A few more...

Groan: Some 70% of Americans believe it's possible Saddam Hussein was personally involved in the 9-11 terrorist attacks, according to a new poll. Seventy-one percent in a Time poll thought the US was doing a "good job" in Iraq since major fighting ended, and 52% of people still think George Bush is swell.

Despite that last statistic, there's hope to unseat Bush, according to a new CNN survey. They found that 41% of registered voters would "definitely" vote against Bush, regardless of the Democratic candidate.

Go Ted Go! Here's Nightline's Ted Koppel on the Patriot Act:
The men who drafted our constitution, who framed our civil rights and protected our various freedoms under the law would, I suspect, retch at some of the bone headed, self-serving, misinterpretations of their intentions that they so often use these days to undermine the very freedoms they pretend to safeguard. The miracle of American Law is not that it protects popular speech, or the privacy of the powerful, or the homes of the priviledged, but rather, that the least among us, those with the fewest defenses thoses suspected of the worst crimes -- the most despised in our midst, are presumed innocent until proven guilty.

That remains as revolutionary a concept now as it was in the 1780s. It makes protecting the country against terrorism excruciatingly difficult, but we cannot arbitrarily suspend the rights of one catagory of suspects without endangering all the others.
Dear Scrabble nerds: Scrabblog randomly generates seven tiles and squares each day; readers can post their highest-scoring combination. Whee. (Via A Welsh View.)

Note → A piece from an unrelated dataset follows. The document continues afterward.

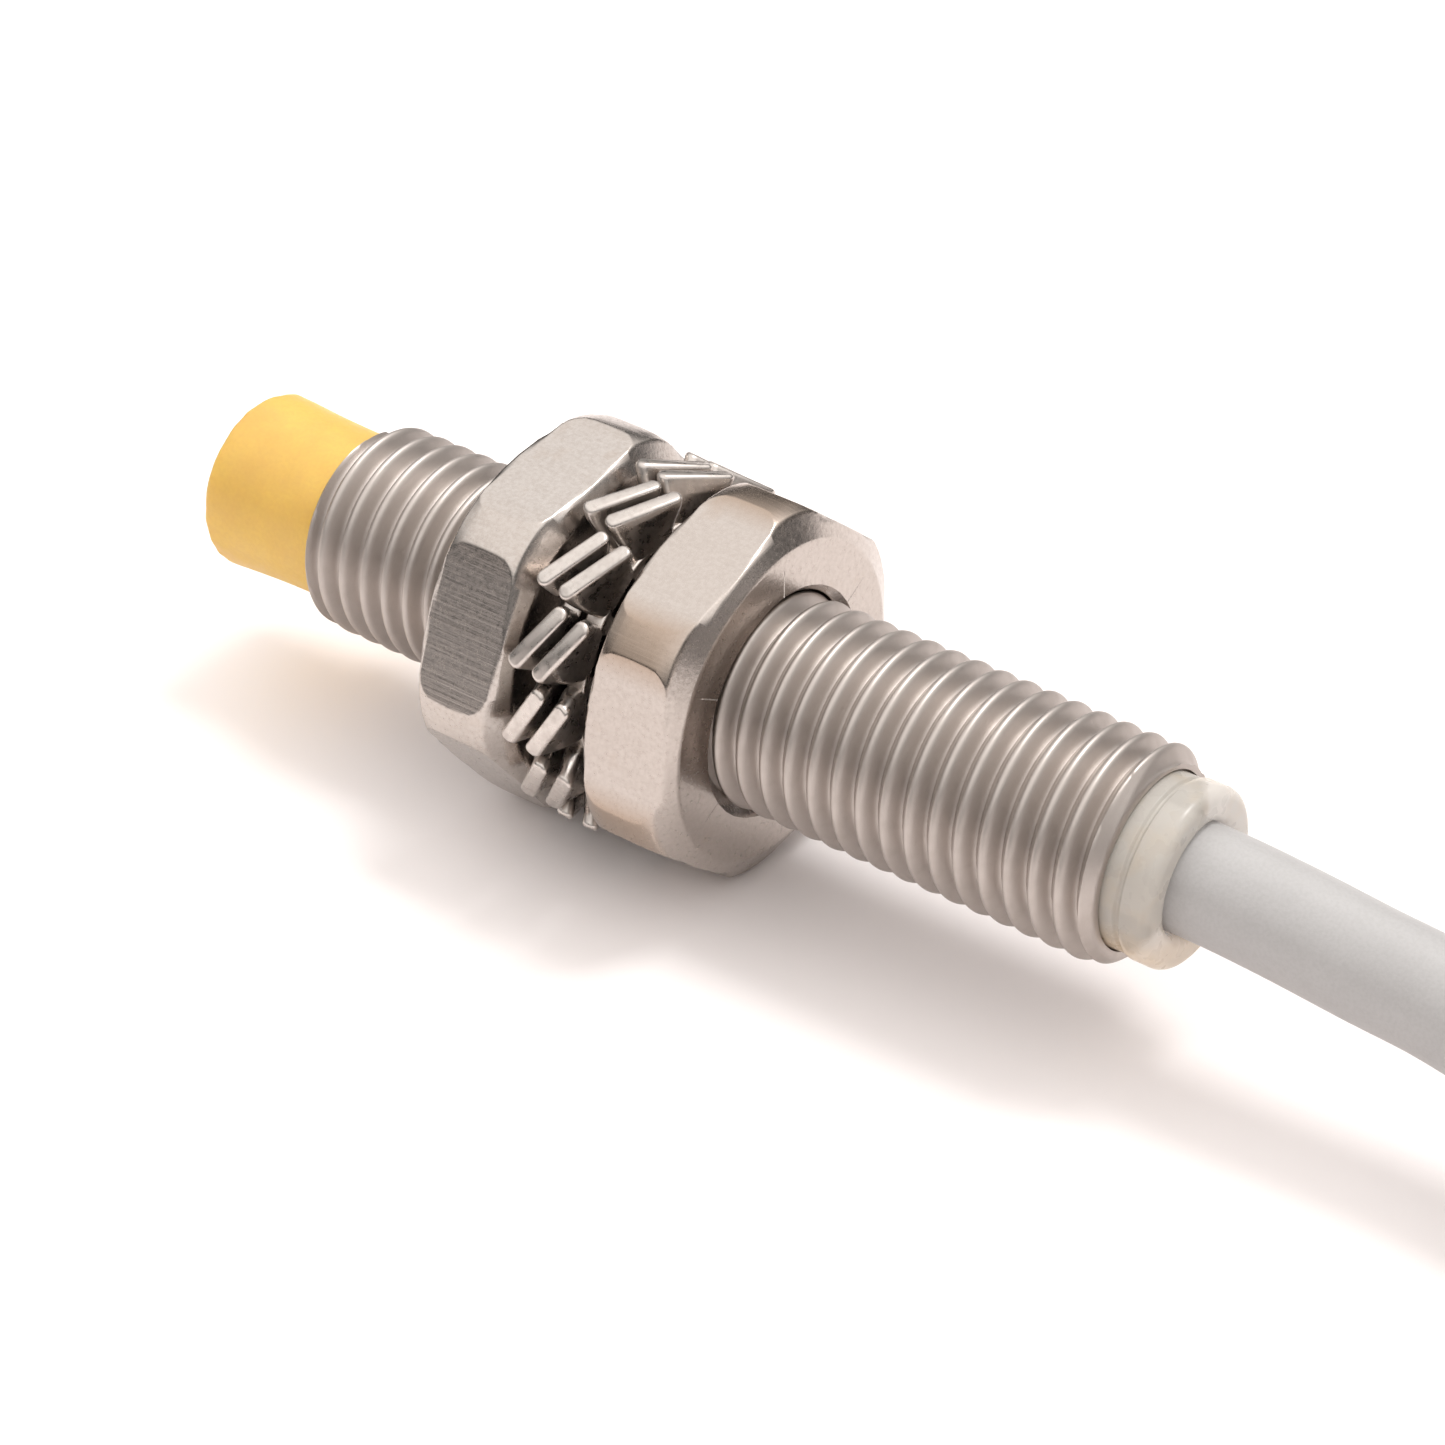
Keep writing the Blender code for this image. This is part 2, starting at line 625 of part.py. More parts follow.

Art in war: New York artist Steve Mumford describes the cross-cultural difficulties of making art in Baghdad.
Drawing here takes a little getting used to. The Iraqis are intensely interested in most things western, so the presence of an American sitting on a stoop or at a cafe making a drawing always elicits an avid audience. Every brushstroke is watched, and people have many questions. The Iraqi sense of personal space is very different from a westerner's; here people crowd in so close they're touching me, and men feel free to stab at the paper to point out someone I've drawn whom they know.